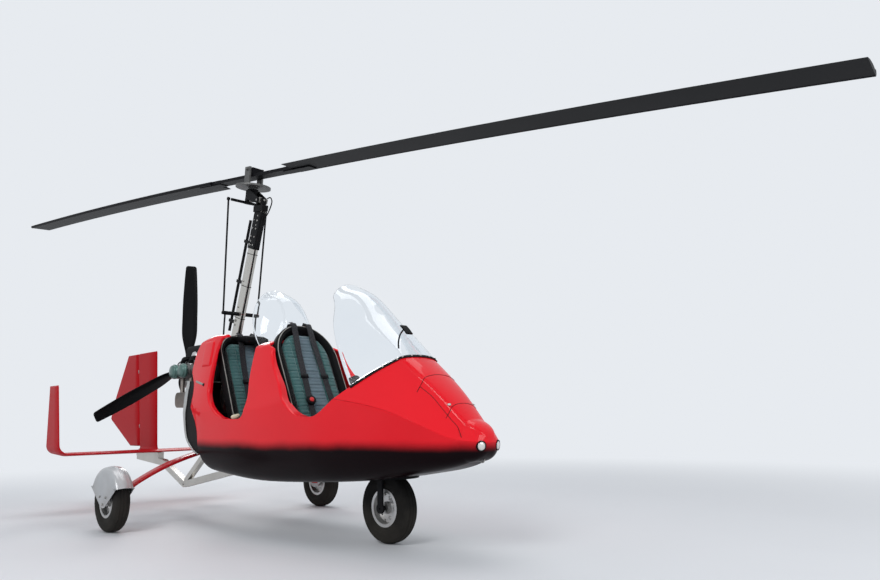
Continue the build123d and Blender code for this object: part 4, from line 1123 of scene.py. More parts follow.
divider_rear = edge([
    (0.470, SILL - 0.01), (0.505, SILL), (0.540, 0.752), (0.566, 0.785), (0.588, 0.880), (0.566, 1.000),
    (0.560, 1.090), (0.562, 1.178), (0.566, 1.320),
])
divider_front = edge([
    (1.270, SILL - 0.01), (1.215, SILL), (1.160, 0.749), (1.100, 0.768), (1.043, 0.800), (0.965, 0.870),
    (0.899, 0.958), (0.830, 1.035), (0.776, 1.107), (0.752, 1.160), (0.742, 1.195), (0.690, 1.225),
    (0.640, 1.255), (0.622, 1.320),
])
divider_half = panel(divider_rear, divider_front, sill_line, lambda x: CROWN + 0 * x, 44, 90)
divider_half = rolled_edge(divider_half, lip_depth(divider_half[-1]))
divider = surface("seat_fairing", both_sides(divider_half), wall=FAIRING_WALL)
round_edges(divider, 0.0022, angle=50)
dress(divider, "red_gelcoat", replaces=["cockpit_divider"])

COWL_TOP = 1.350
cowl_rear = edge([
    (-0.130, SILL), (-0.175, 0.793), (-0.223, 0.842), (-0.221, 0.923), (-0.240, 1.007), (-0.280, 1.045),
    (-0.330, 1.078), (-0.322, 1.160), (-0.300, 1.235), (-0.235, 1.316), (-0.200, COWL_TOP),
])
cowl_front = edge([
    (0.330, SILL), (0.262, 0.750), (0.190, 0.774), (0.120, 0.815), (0.055, 0.870), (0.018, 0.938),
    (0.010, 1.020), (0.018, 1.103), (0.040, 1.230), (0.105, COWL_TOP),
])
cowl_half = panel(
    cowl_rear, cowl_front, sill_line, lambda x: pod_parameter(x, COWL_TOP + 0 * x), 50, 80
)
cowl_half = rolled_edge(cowl_half, lip_depth(cowl_half[-1]) * 0.5)
for side, points in (("left", cowl_half), ("right", mirrored(cowl_half))):
    cowl = surface("engine_cowl_" + side, points, wall=FAIRING_WALL)
    round_edges(cowl, 0.0022, angle=50)
    dress(cowl, "red_gelcoat", replaces=["rear_cowl"])

# Bulge pressed into each cowl: a patch that stands off the skin, flat on top, sunk at its rim
BULGE_COUNT, BULGE_HEIGHT, BULGE_SINK = 36, 0.013, 0.004
bulge_rear = edge([(-0.150, 1.150), (-0.152, 1.306)])
bulge_front = edge([(0.002, 1.110), (0.012, 1.306)])
bulge_half = panel(
    bulge_rear, bulge_front, lambda x: pod_parameter(x, 1.120 + 0 * x),
    lambda x: pod_parameter(x, 1.318 + 0 * x), BULGE_COUNT, BULGE_COUNT,
)
p, q = np.meshgrid(np.linspace(-1, 1, BULGE_COUNT), np.linspace(-1, 1, BULGE_COUNT), indexing="ij")
swell_share = np.clip((1 - p**6) * 1.4, 0, 1) * np.clip((1 - q**6) * 1.4, 0, 1)
outward = unit(np.cross(np.gradient(bulge_half, axis=0), np.gradient(bulge_half, axis=1)))
lift = BULGE_HEIGHT * swell_share - BULGE_SINK
bulge_half = bulge_half + facing_out(outward) * lift[..., None]
for side, points in (("left", bulge_half), ("right", mirrored(bulge_half))):
    dress(surface("cowl_bulge_" + side, points, wall=0.008), "red_gelcoat")
print("fairings", len(divider.data.polygons), len(cowl.data.polygons), "faces")

# %% [markdown]
# ## Grey rim of the rear liner
# Behind the red edge a black liner closes the pod; its black is painted shade, a dark sheet where the
# engine bay lies in shade. A pale moulded rim runs round it: broad beside the engine, thin towards the
# belly. Both follow the pod's own formula, a little inside or outside it, so no gap opens between them
# and the skin.

# %% Shape the liner and its rim
def height_parameter(x, z):
    """The s of a height on the whole side: round the bilge below the belt, and as before above it."""
    fz, _, bz = np.moveaxis(pod_row(x), -1, 0)[:3]
    bilge = 1 + np.arccos(np.clip((bz - z) / (bz - fz), 0, 1)) * 2 / PI
    return np.where(z < bz, bilge, pod_parameter(x, z))


rim_outer = edge([
    (-0.110, 0.492), (-0.185, 0.504), (-0.240, 0.536), (-0.294, 0.578), (-0.330, 0.620), (-0.350, 0.666),
    (-0.377, 0.801), (-0.402, 0.892), (-0.412, 0.968), (-0.402, 1.035),
])
RIM_HEIGHTS = np.linspace(0.497, 1.034, 70)
rim_x = rim_outer(RIM_HEIGHTS)
rim_width = np.interp(
    RIM_HEIGHTS, [0.50, 0.60, 0.75, 0.86, 1.0, 1.034], [0.016, 0.018, 0.030, 0.056, 0.060, 0.040]
)
LINER_CORNER, LINER_INSET = 0.012, 0.010
liner_front = np.interp(
    RIM_HEIGHTS, [0.49, 0.648, 0.74, 0.80, 0.92, 1.034], [-0.045, -0.055, -0.085, -0.130, -0.175, -0.225]
)
across = np.linspace(0, 1, 16)[:, None]
x = liner_front + (rim_x + LINER_CORNER - liner_front) * across
side = pod(x, height_parameter(x, RIM_HEIGHTS + 0 * x), LINER_INSET)
bend = np.linspace(0, PI / 2, 7)[1:, None, None]
corner = side[-1] + LINER_CORNER * (
    (np.cos(bend) - 1) * np.array([0, 1, 0]) - np.sin(bend) * np.array([1, 0, 0])
)
wall = corner[-1] * (1 - np.linspace(0, 1, 20)[1:, None, None] * np.array([0, 1, 0]))
half = np.concatenate([side, corner, wall])
# the liner's black is painted shade: a dark sheet where the engine bay lies in shade
liner = surface("rear_liner_shell", np.concatenate([half, mirrored(half[-2::-1])]), wall=0.005)
round_edges(liner, 0.002, angle=50)
dress(liner, "black_composite", replaces=["rear_liner"])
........
◆ PROBLEM:
Make an exact copy of all the data.

◆ THE COMPLETED TASK:
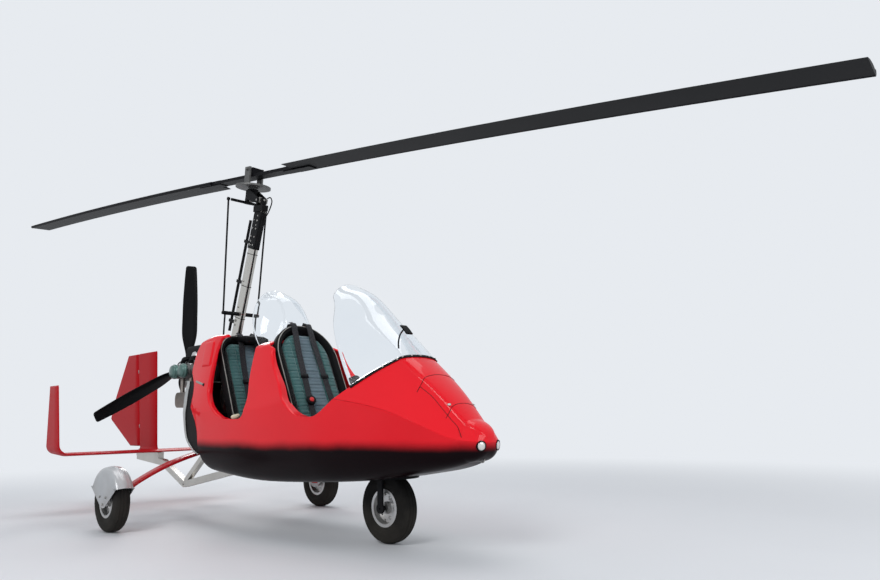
Continue the build123d and Blender code for this object: part 4, from line 1123 of scene.py. More parts follow.
divider_rear = edge([
    (0.470, SILL - 0.01), (0.505, SILL), (0.540, 0.752), (0.566, 0.785), (0.588, 0.880), (0.566, 1.000),
    (0.560, 1.090), (0.562, 1.178), (0.566, 1.320),
])
divider_front = edge([
    (1.270, SILL - 0.01), (1.215, SILL), (1.160, 0.749), (1.100, 0.768), (1.043, 0.800), (0.965, 0.870),
    (0.899, 0.958), (0.830, 1.035), (0.776, 1.107), (0.752, 1.160), (0.742, 1.195), (0.690, 1.225),
    (0.640, 1.255), (0.622, 1.320),
])
divider_half = panel(divider_rear, divider_front, sill_line, lambda x: CROWN + 0 * x, 44, 90)
divider_half = rolled_edge(divider_half, lip_depth(divider_half[-1]))
divider = surface("seat_fairing", both_sides(divider_half), wall=FAIRING_WALL)
round_edges(divider, 0.0022, angle=50)
dress(divider, "red_gelcoat", replaces=["cockpit_divider"])

COWL_TOP = 1.350
cowl_rear = edge([
    (-0.130, SILL), (-0.175, 0.793), (-0.223, 0.842), (-0.221, 0.923), (-0.240, 1.007), (-0.280, 1.045),
    (-0.330, 1.078), (-0.322, 1.160), (-0.300, 1.235), (-0.235, 1.316), (-0.200, COWL_TOP),
])
cowl_front = edge([
    (0.330, SILL), (0.262, 0.750), (0.190, 0.774), (0.120, 0.815), (0.055, 0.870), (0.018, 0.938),
    (0.010, 1.020), (0.018, 1.103), (0.040, 1.230), (0.105, COWL_TOP),
])
cowl_half = panel(
    cowl_rear, cowl_front, sill_line, lambda x: pod_parameter(x, COWL_TOP + 0 * x), 50, 80
)
cowl_half = rolled_edge(cowl_half, lip_depth(cowl_half[-1]) * 0.5)
for side, points in (("left", cowl_half), ("right", mirrored(cowl_half))):
    cowl = surface("engine_cowl_" + side, points, wall=FAIRING_WALL)
    round_edges(cowl, 0.0022, angle=50)
    dress(cowl, "red_gelcoat", replaces=["rear_cowl"])

# Bulge pressed into each cowl: a patch that stands off the skin, flat on top, sunk at its rim
BULGE_COUNT, BULGE_HEIGHT, BULGE_SINK = 36, 0.013, 0.004
bulge_rear = edge([(-0.150, 1.150), (-0.152, 1.306)])
bulge_front = edge([(0.002, 1.110), (0.012, 1.306)])
bulge_half = panel(
    bulge_rear, bulge_front, lambda x: pod_parameter(x, 1.120 + 0 * x),
    lambda x: pod_parameter(x, 1.318 + 0 * x), BULGE_COUNT, BULGE_COUNT,
)
p, q = np.meshgrid(np.linspace(-1, 1, BULGE_COUNT), np.linspace(-1, 1, BULGE_COUNT), indexing="ij")
swell_share = np.clip((1 - p**6) * 1.4, 0, 1) * np.clip((1 - q**6) * 1.4, 0, 1)
outward = unit(np.cross(np.gradient(bulge_half, axis=0), np.gradient(bulge_half, axis=1)))
lift = BULGE_HEIGHT * swell_share - BULGE_SINK
bulge_half = bulge_half + facing_out(outward) * lift[..., None]
for side, points in (("left", bulge_half), ("right", mirrored(bulge_half))):
    dress(surface("cowl_bulge_" + side, points, wall=0.008), "red_gelcoat")
print("fairings", len(divider.data.polygons), len(cowl.data.polygons), "faces")

# %% [markdown]
# ## Grey rim of the rear liner
# Behind the red edge a black liner closes the pod; its black is painted shade, a dark sheet where the
# engine bay lies in shade. A pale moulded rim runs round it: broad beside the engine, thin towards the
# belly. Both follow the pod's own formula, a little inside or outside it, so no gap opens between them
# and the skin.

# %% Shape the liner and its rim
def height_parameter(x, z):
    """The s of a height on the whole side: round the bilge below the belt, and as before above it."""
    fz, _, bz = np.moveaxis(pod_row(x), -1, 0)[:3]
    bilge = 1 + np.arccos(np.clip((bz - z) / (bz - fz), 0, 1)) * 2 / PI
    return np.where(z < bz, bilge, pod_parameter(x, z))


rim_outer = edge([
    (-0.110, 0.492), (-0.185, 0.504), (-0.240, 0.536), (-0.294, 0.578), (-0.330, 0.620), (-0.350, 0.666),
    (-0.377, 0.801), (-0.402, 0.892), (-0.412, 0.968), (-0.402, 1.035),
])
RIM_HEIGHTS = np.linspace(0.497, 1.034, 70)
rim_x = rim_outer(RIM_HEIGHTS)
rim_width = np.interp(
    RIM_HEIGHTS, [0.50, 0.60, 0.75, 0.86, 1.0, 1.034], [0.016, 0.018, 0.030, 0.056, 0.060, 0.040]
)
LINER_CORNER, LINER_INSET = 0.012, 0.010
liner_front = np.interp(
    RIM_HEIGHTS, [0.49, 0.648, 0.74, 0.80, 0.92, 1.034], [-0.045, -0.055, -0.085, -0.130, -0.175, -0.225]
)
across = np.linspace(0, 1, 16)[:, None]
x = liner_front + (rim_x + LINER_CORNER - liner_front) * across
side = pod(x, height_parameter(x, RIM_HEIGHTS + 0 * x), LINER_INSET)
bend = np.linspace(0, PI / 2, 7)[1:, None, None]
corner = side[-1] + LINER_CORNER * (
    (np.cos(bend) - 1) * np.array([0, 1, 0]) - np.sin(bend) * np.array([1, 0, 0])
)
wall = corner[-1] * (1 - np.linspace(0, 1, 20)[1:, None, None] * np.array([0, 1, 0]))
half = np.concatenate([side, corner, wall])
# the liner's black is painted shade: a dark sheet where the engine bay lies in shade
liner = surface("rear_liner_shell", np.concatenate([half, mirrored(half[-2::-1])]), wall=0.005)
round_edges(liner, 0.002, angle=50)
dress(liner, "black_composite", replaces=["rear_liner"])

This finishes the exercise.